Automation, digitisation bigger disruptors than Trump, note ban: Sikka.
Succeed to improve the world, Azim Premji asks staffers.
Infosys chief executive Vishal Sikka has cautioned that the tidal wave of automation and technology-fuelled transformation could make the traditional information technology services obsolete, and asked employees to shift their behaviour to adopt to shifts in technology.
“The mountains ahead are tall ones. There is no other way but to get there and go... if we don’t, we will be made obsolete by the tidal wave of automation and technology-fuelled transformation that is almost upon us,” Sikka, the first non-founder chief executive, wrote in a New Year letter to employees.
Sikka, whose letter had the subject: ‘Answers are blowing in the wind,’ cautioned that most of the work done by firms such as Infosys can already be done with artificial intelligence (AI) systems.
“Our path forward is very clear -- we need to harness the dual forces of automation and innovation. We must embrace automation to become more productive in the work that we do and with the resulting capacity, focus our attention upwards towards innovation, both for ourselves and our clients. The foundation for all of this is our culture, our values and especially our infrastructure for life-long learning,” he said.
Infosys, among the earliest advocates of embracing automation and use of AI to deliver services, has seen the company struggling to shift the company from focusing on the declining traditional services business, which generates four of five dollars currently, to new areas such as digital.
While clients are spending more money on newer areas, contracts have now become smaller and require consulting at customer locations -- unlike the traditional business where long-term multi-million contracts were bagged by Infosys and rivals TCS and Wipro.
“We will not survive if we remain in the constricted space of doing as we are told, depending solely on cost-arbitrage, and working as reactive problem-solvers,” Sikka said.
“Often, teams deliver only what is told without going beyond the given scope and with a lackadaisical attitude towards greater value creation. This can no longer be the case.”
Analysts are keenly watching Infosys results, expected on January 13, when the company is likely to throw light on business impact due to technology shifts and change in policies from US president-elect Donald Trump, who ran his campaign against offshoring jobs.
Sikka alluded to Trump as well as the demonetisation effort by Prime Minister Narendra Modi, but said the biggest impact would be due to technology disruption.
“Brexit, the American presidential election, demonetisation, cyber security, the refugee and terrorism situation were the events that seriously changed the way we viewed the world, but perhaps the biggest disruption is the one that has been proceeding irreversibly and unstoppably in our times is the accelerating force of technology and digitisation,” he said.
Find common ground to deal with challenges: Premji
Wipro chairman Azim Premji has called on employees to stick to the company’s core values and finding common ground to deal with the business challenges ahead.
The company’s success, he said, enabled the making of a difference to some of the most disadvantaged people. “This is because almost 40 per cent of Wipro is owned by a philanthropic trust, completely focused on trying to contribute to developing a better world, including helping children like the girl I met in Sirohi,” Premji, 71, wrote in his New Year letter.
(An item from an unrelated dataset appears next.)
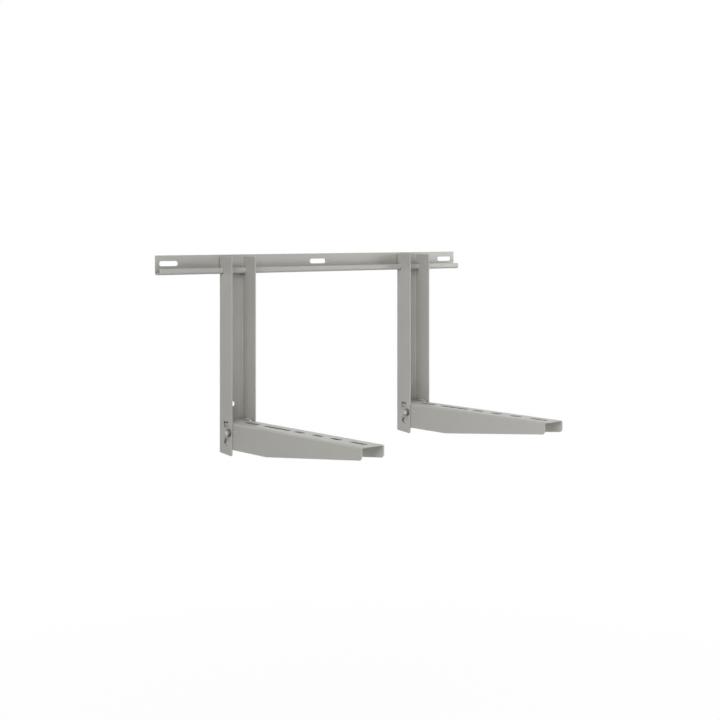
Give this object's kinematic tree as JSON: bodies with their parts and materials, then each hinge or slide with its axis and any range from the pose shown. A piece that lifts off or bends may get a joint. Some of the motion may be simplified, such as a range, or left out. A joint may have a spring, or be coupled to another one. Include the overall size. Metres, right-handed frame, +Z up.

At the helm of Wipro for a little over five decades, he has donated half his wealth to philanthropy, and works with several state governments to improve the quality of education. Premji University also trains teachers and scholars who look at social work as a career and to focus on improving education and governance.
The Wipro chairman recollected his experience with children in Rajasthan in the letter, saying a 11-year-old girl asked him: “What was it that I (Premji) have done that makes me feel really happy and fulfilled?”
“It is not as though this question has not been asked of me before. But, that moment and the question was suffused with the child’s genuine curiosity and pure heart, and so became a moment of great clarity and insight for me. The greatest fulfilment is in knowing that the work we are doing at the Foundation has some role in shaping confident, thinking, caring and ethical human beings like her,” he wrote.
Premji highlighted concerns such as political shifts globally, an unfolding environmental crisis and forces that want to shape the world into a place of exclusion, conflict and suspicion, that cannot be ignored.
“Once we start addressing these issues head-on, rather than ignoring them, I am confident we will continue to make progress. It’s not that only people in public life can play a part. Each of us in our own roles can make a difference, and we as a company can make a substantial difference,” went his letter.